# Lion Server Profile Manager



## bgps (Sep 18, 2006)

Hi: 
I have a slight problem with Lion Server. When I try and access Profile Manager or MyDevices through the web interface. I'm not sure if this has occurred after the update to 10.7.2 or not but it was after this that I noticed it. 

This is the error message I get when I attempt to log into Profile Manager or Devices. 

Anyone have any suggestions to fix this?

bgps


----------



## Guest (Nov 2, 2011)

You might want to try disabling and then re-enabling the service. I ran into that problem and IIRC the fix was a lot more involved, but that works for some. Basically there was a missing VirtualHost directive in the default configuration file for the web services (which required a by-hand fix). 

Do you have web services enabled and if so do you have any sites configured in it?
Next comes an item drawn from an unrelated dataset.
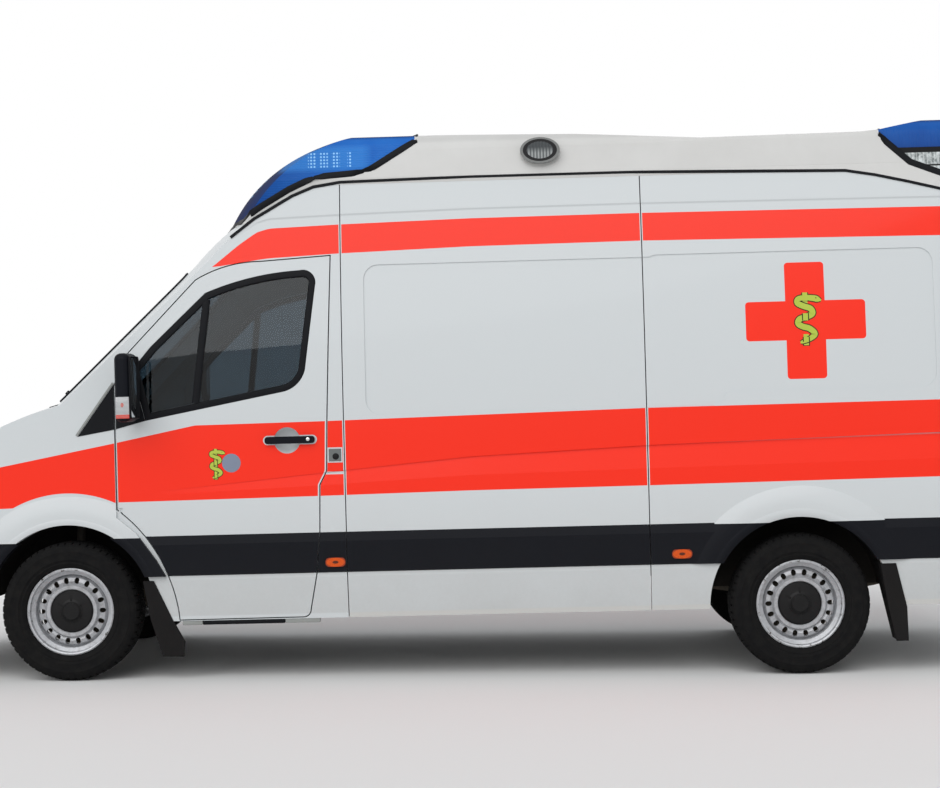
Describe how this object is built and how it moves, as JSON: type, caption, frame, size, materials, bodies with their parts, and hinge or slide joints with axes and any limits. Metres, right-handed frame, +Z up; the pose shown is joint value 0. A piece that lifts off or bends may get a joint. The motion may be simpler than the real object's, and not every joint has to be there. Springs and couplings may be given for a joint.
{
  "type": "high-roof van ambulance",
  "caption": "High-roof panel van fitted out as an ambulance, with roof light bar, side stripes, opening doors, bonnet, steering and rolling wheels.",
  "frame": {"origin": "on the ground, at the middle of the van's length and width", "axes": "+X towards the tail, +Y to the van's right-hand side, +Z up; the nose points along -X"},
  "size_m": [5.9083, 2.4306, 2.7916],
  "materials": {
    "white_paint": "gloss white with red-orange film stripes",
    "trim_plastic": "grained dark plastic",
    "cab_plastic": "grained cab plastic",
    "lining_panel": "pale wipe-clean lining",
    "floor_covering": "studded floor covering",
    "clear_glass": "clear glass",
    "tinted_glass": "frosted glass",
    "blue_lens": "deep blue signal lens",
    "lamp_lens": "clear headlamp lens",
    "clear_lens": "clear lamp lens in a grey bezel",
    "red_lens": "ribbed red lens",
    "amber_lens": "amber lens",
    "chassis_paint": "black underbody paint",
    "cast_metal": "rough casting",
    "seat_fabric": "woven seat cloth",
    "flap_rubber": "black rubber",
    "tyre_rubber": "worn tyre",
    "wheel_steel": "silver painted steel with a dark cap"
  },
  "bodies": {
    "body": {"rub_strips": "trim_plastic", "left_side_panel": "white_paint", "left_rear_panel": "white_paint", "right_rear_panel": "white_paint", "right_sliding_door": "white_paint", "sliding_door_glass": "tinted_glass", "roof_panel": "white_paint", "cab_frame": "white_paint", "windscreen": "clear_glass", "front_wings": "white_paint", "grille": "trim_plastic", "headlights": "lamp_lens", "front_bumper": "trim_plastic", "front_light_lens": "blue_lens", "rear_light_lens": "blue_lens", "roof_fairing": "white_paint", "rear_frame": "white_paint", "tail_lamps": "red_lens", "rear_bumper": "trim_plastic", "load_floor": "floor_covering", "cab_floor": "floor_covering", "bulkhead": "lining_panel", "wheel_arch_liners": "trim_plastic", "chassis_rails": "chassis_paint", "towing_socket": "cast_metal", "engine_block": "cast_metal", "fuel_tank": "trim_plastic", "front_axle": "chassis_paint", "rear_axle": "chassis_paint", "seat_frames": "chassis_paint", "driver_seat": "seat_fabric", "passenger_seat": "seat_fabric", "dashboard": "cab_plastic", "steering_column": "cab_plastic", "side_lamps": "clear_lens", "marker_lamps": "amber_lens", "mud_flaps": "flap_rubber"},
    "left_door": {"left_front_door": "white_paint", "left_door_glass": "clear_glass", "left_mirror": "trim_plastic"},
    "right_door": {"right_front_door": "white_paint", "right_door_glass": "clear_glass", "right_mirror": "trim_plastic"},
    "left_tail_door": {"left_rear_door": "white_paint", "left_rear_door_glass": "tinted_glass"},
    "right_tail_door": {"right_rear_door": "white_paint", "right_rear_door_glass": "tinted_glass"},
    "bonnet_lid": {"bonnet": "white_paint"},
    "left_steering_knuckle": {"left_knuckle": "cast_metal"},
    "right_steering_knuckle": {"right_knuckle": "cast_metal"},
    "steering_wheel_body": {"steering_wheel": "cab_plastic"},
    "front_left_road_wheel": {"front_left_tyre": "tyre_rubber", "front_left_wheel": "wheel_steel"},
    "front_right_road_wheel": {"front_right_tyre": "tyre_rubber", "front_right_wheel": "wheel_steel"},
    "rear_left_road_wheel": {"rear_left_tyre": "tyre_rubber", "rear_left_wheel": "wheel_steel"},
    "rear_right_road_wheel": {"rear_right_tyre": "tyre_rubber", "rear_right_wheel": "wheel_steel"}
  },
  "joints": [
    {"name": "left_door_hinge", "type": "hinge", "parent": "body", "child": "left_door", "pos_m": [-1.69318, -0.9667, 1.18521], "axis": [0.0122, -0.0081, -0.9999], "range_deg": [0, 65]},
    {"name": "right_door_hinge", "type": "hinge", "parent": "body", "child": "right_door", "pos_m": [-1.69318, 0.9667, 1.18521], "axis": [-0.0122, -0.0081, 0.9999], "range_deg": [0, 65]},
    {"name": "left_tail_door_hinge", "type": "hinge", "parent": "body", "child": "left_tail_door", "pos_m": [2.88332, -0.842, 1.49915], "axis": [0.0122, 0, -0.9999], "range_deg": [0, 180]},
    {"name": "right_tail_door_hinge", "type": "hinge", "parent": "body", "child": "right_tail_door", "pos_m": [2.88332, 0.842, 1.49915], "axis": [-0.0122, 0, 0.9999], "range_deg": [0, 180]},
    {"name": "bonnet_hinge", "type": "hinge", "parent": "body", "child": "bonnet_lid", "pos_m": [-2.12028, 0, 1.35401], "axis": [0, 1, 0], "range_deg": [0, 42]},
    {"name": "left_kingpin", "type": "hinge", "parent": "body", "child": "left_steering_knuckle", "pos_m": [-1.951, -0.72, 0.35], "axis": [-0.0122, 0, 0.9999], "range_deg": [-33, 33]},
    {"name": "right_kingpin", "type": "hinge", "parent": "body", "child": "right_steering_knuckle", "pos_m": [-1.951, 0.72, 0.35], "axis": [-0.0122, 0, 0.9999], "range_deg": [-33, 33]},
    {"name": "steering_wheel_turn", "type": "hinge", "parent": "body", "child": "steering_wheel_body", "pos_m": [-1.39982, -0.42, 1.15679], "axis": [0.8415, 0, 0.5402], "range_deg": [-500, 500]},
    {"name": "front_left_wheel_spin", "type": "hinge", "parent": "left_steering_knuckle", "child": "front_left_road_wheel", "pos_m": [-1.951, -0.855, 0.35], "axis": [0, 1, 0], "continuous": true},
    {"name": "front_right_wheel_spin", "type": "hinge", "parent": "right_steering_knuckle", "child": "front_right_road_wheel", "pos_m": [-1.951, 0.855, 0.35], "axis": [0, 1, 0], "continuous": true},
    {"name": "rear_left_wheel_spin", "type": "hinge", "parent": "body", "child": "rear_left_road_wheel", "pos_m": [1.714, -0.855, 0.35], "axis": [0, 1, 0], "continuous": true},
    {"name": "rear_right_wheel_spin", "type": "hinge", "parent": "body", "child": "rear_right_road_wheel", "pos_m": [1.714, 0.855, 0.35], "axis": [0, 1, 0], "continuous": true}
  ],
  "couplings": [
    {"joint": "right_kingpin", "follows": "left_kingpin", "ratio": 1},
    {"joint": "steering_wheel_turn", "follows": "left_kingpin", "ratio": 15}
  ]
}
That might be enough to kick over the broken VirtualHost bits.


----------



## bgps (Sep 18, 2006)

mguertin said:


> You might want to try disabling and then re-enabling the service. I ran into that problem and IIRC the fix was a lot more involved, but that works for some. Basically there was a missing VirtualHost directive in the default configuration file for the web services (which required a by-hand fix).
> 
> Do you have web services enabled and if so do you have any sites configured in it? That might be enough to kick over the broken VirtualHost bits.


I don't have any sites configured. I will try and disable Profile Manager and then re-enabling it. I will look closer into this section. 

I'll let you know how it goes. 

bgs


----------



## Guest (Nov 2, 2011)

Good luck. I think the only thing that ended up getting mine going was manually adding the VirtualHost directive to the apache configuration. There were about 5-6 ways posted of how to do it that I found and only a couple were proper ways of sorting this out so it wouldn't get stomped out as soon as you changed anything in the web setup.


----------



## bgps (Sep 18, 2006)

mguertin said:


> Good luck. I think the only thing that ended up getting mine going was manually adding the VirtualHost directive to the apache configuration. There were about 5-6 ways posted of how to do it that I found and only a couple were proper ways of sorting this out so it wouldn't get stomped out as soon as you changed anything in the web setup.


Your right didn't work....where would I find 5-6 ways of adding the virtual host directive???

bgps


----------



## Guest (Nov 3, 2011)

I searched on the apple support forums. Don't have any links though sorry.


----------